Whatever you want to call it, Stedman said, the writing was not on the wall. It was written all over Michael Roseboro’s demeanor and behavior, beginning with the 911 call, and following into those ten days after Jan Roseboro’s murder as he told one lie after the next, then had the audacity to write a letter saying Jan had had an affair.
This was all nothing more than a desperate man grasping for a lifeline.
One important factor Stedman brought up was that Roseboro had been expecting a phone bill days after Jan was murdered. The bill was $688 and some change. Jan did the household finances. She was going to see that bill and know her husband had been stepping out on her once again. Thus, the phone bill, that talk of marrying Angie and being with her all the time, along with his compulsive desire for the woman, had backed him into a corner. The time had come. He was going to lose everything, or so he feared. Sprinkle a bit of mania and a bastard child on that situation and you have a recipe for murder.

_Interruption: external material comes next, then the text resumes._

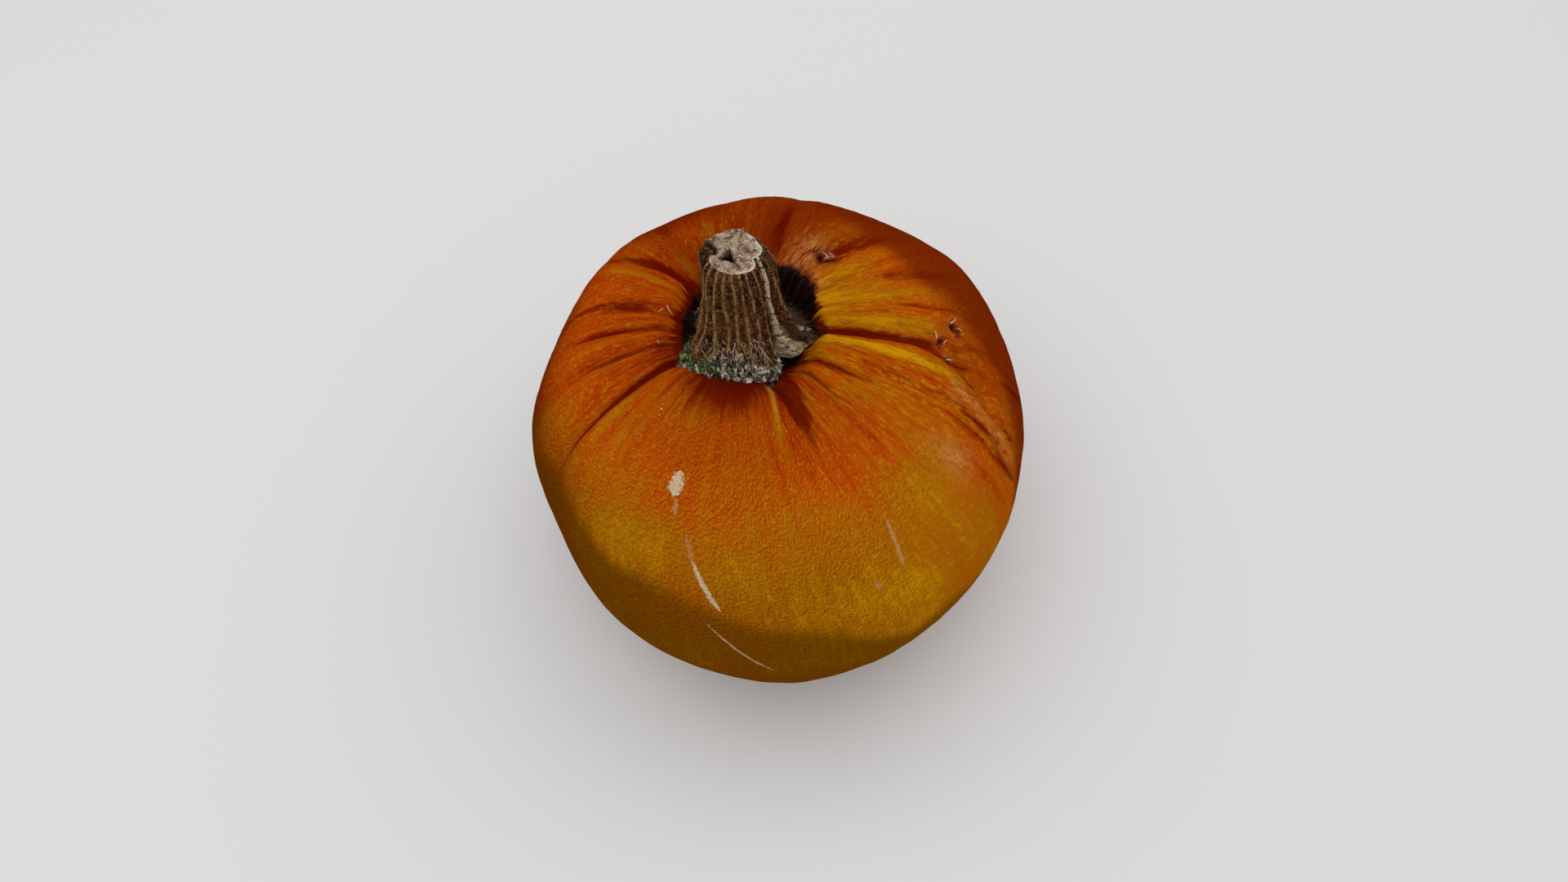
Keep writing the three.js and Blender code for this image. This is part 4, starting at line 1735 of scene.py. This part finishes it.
@dataclass
class Threads:
    """A patch of dry threads rooted on the stem, between two azimuths and two heights.

    The lean says how far the threads go out, round and up.
    """

    name: str
    count: int
    azimuths: tuple[float, float]
    heights: tuple[float, float]
    length: tuple[float, float]
    radius: float
    lean: Triple
    finish: ThreadFinish
    seed: int
    lift: float = -0.2
    scatter: float = 0.45
    curl: float = 0.35
    droop: float = -0.15

    def build(self) -> bpy.types.Object:
        """Make and dress the patch.

        Returns:
            The patch.
        """
        draw = np.random.default_rng(self.seed)
        azimuth = draw.uniform(*self.azimuths, self.count)
        height = draw.uniform(*self.heights, self.count)
        roots = STEM.point(height, azimuth, STEM.radius(height, azimuth) + self.lift)
        outward = ring(azimuth, np.zeros(self.count))
        around = np.stack([-outward[:, 1], outward[:, 0], outward[:, 2]], -1)
        out, turn, up = self.lean
        lean = outward * out + around * turn + np.array([0, 0, up])
        side, other, ahead = frames(lean + draw.normal(0, self.scatter, (self.count, 3)))
        length = draw.uniform(*self.length, self.count)
        bend = draw.normal(0, self.curl, (self.count, 3)) + np.array([0, 0, self.droop])
        thread, faces = thread_form(3)
        thick = self.radius * draw.uniform(0.6, 1.3, self.count)
        x, y, z = (thread[None, :, axis, None] for axis in range(3))
        along = z * length[:, None, None]
        points = roots[:, None] + ahead[:, None] * along + bend[:, None] * along * z
        points = points + (side[:, None] * x + other[:, None] * y) * thick[:, None, None]
        piece = joined(self.name, points, faces, draw.uniform(0, 1, self.count))
        return dress(piece, self.finish.build(), Slot.STEM)


@dataclass
class Crumbs:
    """Crumbs that crust the foot of the stem between two azimuths, and climb highest at a third."""

    name: str
    count: int
    azimuths: tuple[float, float]
    peak: float
    climb: float
    biggest: float
    finish: ThreadFinish
    seed: int
    foot: float = 0.17
    stretch: Triple = (0.85, 0.85, 1.6)
    roughness: float = 0.45

    def build(self) -> bpy.types.Object:
        """Make and dress the crumbs.

        Returns:
            The crumbs.
        """
        draw = np.random.default_rng(self.seed)
        azimuth = draw.uniform(*self.azimuths, self.count)
        height = draw.triangular(0.0, self.climb / 4, self.climb, self.count)
        height = self.foot + height * (0.3 + 0.7 * hump(self.peak, 26, azimuth))
        lift = draw.uniform(0.2, 1.5, self.count) * (1 - step(0.3, 0.42, height))
        places = STEM.point(height, azimuth, STEM.radius(height, azimuth) + lift)
        crumb, faces = crumb_form()
        size = draw.uniform(0.3, self.biggest, (self.count, 1, 1)) ** 2
        size = size * draw.uniform(0.5, 1.4, (self.count, 1, 3))
        rare = draw.uniform(0, 1, (self.count, 1, 1)) > 0.94
        size = size * np.array(self.stretch) * np.where(rare, 1.5, 1)
        lumps = 1 + self.roughness * draw.normal(0, 1, (self.count, len(crumb), 1))
        points = places[:, None] + crumb[None] * size * lumps
        piece = joined(self.name, points, faces, draw.uniform(0, 1, self.count) ** 1.4)
        return dress(piece, self.finish.build(), Slot.STEM)


CRUSTS = (
    Crumbs("foot_crumbs", 600, (-142, -44), -100, 0.22, 1.0,
           ThreadFinish("corky_crumbs", linear(34, 22, 13), linear(216, 204, 178)), 5),
    Crumbs("moss_crumbs", 520, (-156, -110), -136, 0.16, 0.85,
           ThreadFinish("mossy_crumbs", linear(8, 11, 4), linear(148, 160, 104)), 6),
)

PATCHES = (
    Threads("pit_fuzz", 2400, (-12, 92), (0.04, 0.36), (2.5, 6.0), 0.12, (0.9, 0.2, -0.45),
            ThreadFinish("dark_fuzz", linear(18, 10, 7), linear(112, 86, 66)), 11),
    # Dark fuzz in the shaded gap between the stem and the left lobes: partly the fibres' own colour, partly
    # painted shade.
    Threads("side_fuzz", 800, (158, 226), (0.06, 0.3), (1.5, 4.0), 0.1, (0.6, 0.0, -0.5),
            ThreadFinish("side_fuzz_and_shade", linear(16, 9, 6), linear(70, 58, 40)), 12),
    Threads("foot_moss", 1500, (-154, -110), (0.14, 0.31), (0.5, 1.6), 0.16, (0.8, 0.0, 0.5),
            ThreadFinish("green_moss", linear(10, 16, 4), linear(116, 132, 72)), 13, 1.0),
    Threads("foot_shreds", 230, (-134, -58), (0.28, 0.46), (1.5, 4.5), 0.24, (0.2, 0.0, -1.0),
            ThreadFinish("tan_shreds", linear(64, 36, 24), linear(196, 166, 134)), 15, 0.3),
    Threads("foot_hairs", 420, (-176, 20), (0.1, 0.36), (0.8, 2.6), 0.06, (0.9, 0.0, 0.1),
            ThreadFinish("pale_hairs", linear(110, 92, 66), linear(196, 180, 150)), 14, 0.3),
)


@dataclass(frozen=True)
class Shred:
    """A dried shred of skin: where it is rooted, which way it points, and its size in millimetres."""

    down: float
    azimuth: float
    heading: float
    length: float
    width: float
    curl: float


SHREDS = (
    Shred(28.5, 47.0, 60, 5.0, 0.9, 0.5),
    Shred(28.0, 48.5, -20, 3.4, 0.6, -0.4),
    Shred(29.6, 46.0, 75, 3.0, 0.5, 0.3),
    Shred(47.6, 9.6, 20, 3.6, 0.9, 0.5),
    Shred(49.2, 8.6, -60, 2.6, 0.6, 0.4),
    Shred(44.6, 4.6, 100, 4.2, 0.8, 0.3),
    Shred(46.6, 3.8, 70, 2.4, 0.5, -0.4),
    Shred(48.0, -0.4, -10, 3.0, 0.6, 0.4),
    Shred(17.0, -201.0, 110, 4.4, 0.5, 0.5),
    Shred(17.6, -198.5, 95, 3.0, 0.4, -0.5),
    Shred(17.8, -170.0, 90, 2.2, 0.4, 0.3),
    Shred(25.2, -130.0, 70, 1.6, 0.5, 0.2),
    Shred(26.3, -128.6, 40, 1.2, 0.4, 0.2),
)


@dataclass
class Shreds:
    """Pale curled shreds of skin at the nicks and round the stem."""

    sides: int = 6
    flatness: float = 0.3
    lift: float = 0.1

    def build(self) -> bpy.types.Object:
        """Make and dress the shreds.

        Returns:
            The shreds.
        """
        rows = {
            name: np.array([getattr(shred, name) for shred in SHREDS])
            for name in ("down", "azimuth", "heading", "length", "width", "curl")
        }
        down, azimuth = rows["down"], rows["azimuth"]
        flat = np.zeros(len(SHREDS))
        roots = RIND.surface(down, azimuth, flat + self.lift)
        up = RIND.normal(down, azimuth)
        away = unit(RIND.surface(down + 0.5, azimuth, flat) - RIND.surface(down, azimuth, flat))
        turn = np.radians(rows["heading"])[:, None]
        ahead = away * np.cos(turn) + np.cross(up, away) * np.sin(turn)
        side = np.cross(up, ahead)
        strip, faces = thread_form(self.sides)
        x, y, along = (strip[None, :, axis, None] for axis in range(3))
        length, width, curl = (rows[name][:, None, None] for name in ("length", "width", "curl"))
        aside = x * width / 2 + curl * along**2 * length
        rise = 0.9 * np.sin(along * math.pi * 0.8) + 0.15 + y * width / 2 * self.flatness
        points = roots[:, None] + ahead[:, None] * along * length * 0.9
        points = points + side[:, None] * aside + up[:, None] * rise
        finish = ThreadFinish("dry_shreds", linear(176, 132, 96), linear(222, 198, 168))
        piece = joined("skin_shreds", points, faces, np.linspace(0.2, 1.0, len(SHREDS)))
        return dress(piece, finish.build(), Slot.SKIN)


# ---- Studio --------------------------------------------------------------------------------


@dataclass(frozen=True)
class Lamp:
    """A square soft light that faces the pumpkin: its place and size in metres, and its power in watts."""

    name: str
    place: Triple
    size: float
    power: float
    aim: Triple = (0.0, 0.0, 0.07)

    def build(self) -> None:
        """Add the light."""
        light = bpy.data.lights.new(self.name, "AREA")
        light.size = self.size
        light.energy = self.power
        lamp = bpy.data.objects.new(self.name, light)
        bpy.context.scene.collection.objects.link(lamp)
        turn = (Vector(self.aim) - Vector(self.place)).to_track_quat("-Z", "Y")
        lamp.matrix_world = Matrix.Translation(self.place) @ turn.to_matrix().to_4x4()


LAMPS = (
    Lamp("key", (-0.3, -0.05, 1.5), 2.0, 13.0),
    Lamp("fill", (0.9, 0.5, 1.2), 1.2, 2.0),
)


@dataclass
class Studio:
    """The pale floor, the soft lights and the camera, which looks down from the front."""

    elevation: float = 60.0
    distance: float = 450.0
    target: Triple = (2.7, 0.0, 68.7)
    lens: float = 24.45
    sensor: float = 36.0
    nearest: float = 0.01
    floor_size: float = 12.0
    room_light: float = 0.58

    def build(self) -> None:
        """Make the floor, the lights and the camera."""
        self.floor()
        self.room()
        for lamp in LAMPS:
            lamp.build()
        self.camera()

    def floor(self) -> None:
        """Add the floor."""
        bpy.ops.object.select_all(action="DESELECT")
        bpy.ops.mesh.primitive_plane_add(size=self.floor_size)
        floor = bpy.context.object
        floor.name = "floor"
        floor.data.materials.append(FloorFinish().build())

    def room(self) -> None:
        """Light the room evenly from all around."""
        world = bpy.data.worlds.new("soft_room")
        world.use_nodes = True
        background = world.node_tree.nodes["Background"]
        background.inputs["Color"].default_value = (1.0, 1.0, 1.0, 1.0)
        background.inputs["Strength"].default_value = self.room_light
        bpy.context.scene.world = world
        bpy.context.scene.view_settings.view_transform = "Standard"

    def camera(self) -> None:
        """Add the camera and make it the scene's."""
        up = math.radians(self.elevation)
        back = Vector((0, -math.cos(up), math.sin(up)))
        place = (Vector(self.target) + back * self.distance) * METRES
        lens = bpy.data.cameras.new("camera")
        lens.lens = self.lens
        lens.sensor_width = self.sensor
        lens.clip_start = self.nearest
        camera = bpy.data.objects.new("camera", lens)
        camera.matrix_world = Matrix.Translation(place) @ back.to_track_quat("Z", "Y").to_matrix().to_4x4()
        bpy.context.scene.collection.objects.link(camera)
        bpy.context.scene.camera = camera


def main() -> None:
    """Build the studio and every piece in order, and log their face counts."""
    logging.basicConfig(level=logging.INFO, format="%(message)s")
    Studio().build()
    Fruit().build()
    Stem().build()
    for patch in CRUSTS + PATCHES:
        patch.build()
    Shreds().build()


if __name__ == "__main__":
    main()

Stedman spent two hours outlining his case. In the end, he told jurors, “You’ve got a mountain of evidence…. Find him guilty of murder in the first degree, not because I say so,” he said, pointing at himself, “but because the evidence says so.”
It was 3:26 P.M.
The judge released the jury for the day. He wanted everyone back first thing in the morning, when deliberations were set to begin.
The following day, July 30, 2009, Judge James Cullen gave instructions to the eight women and four men of the jury.
By 9:53 A.M., Michael Roseboro’s fate was in their hands.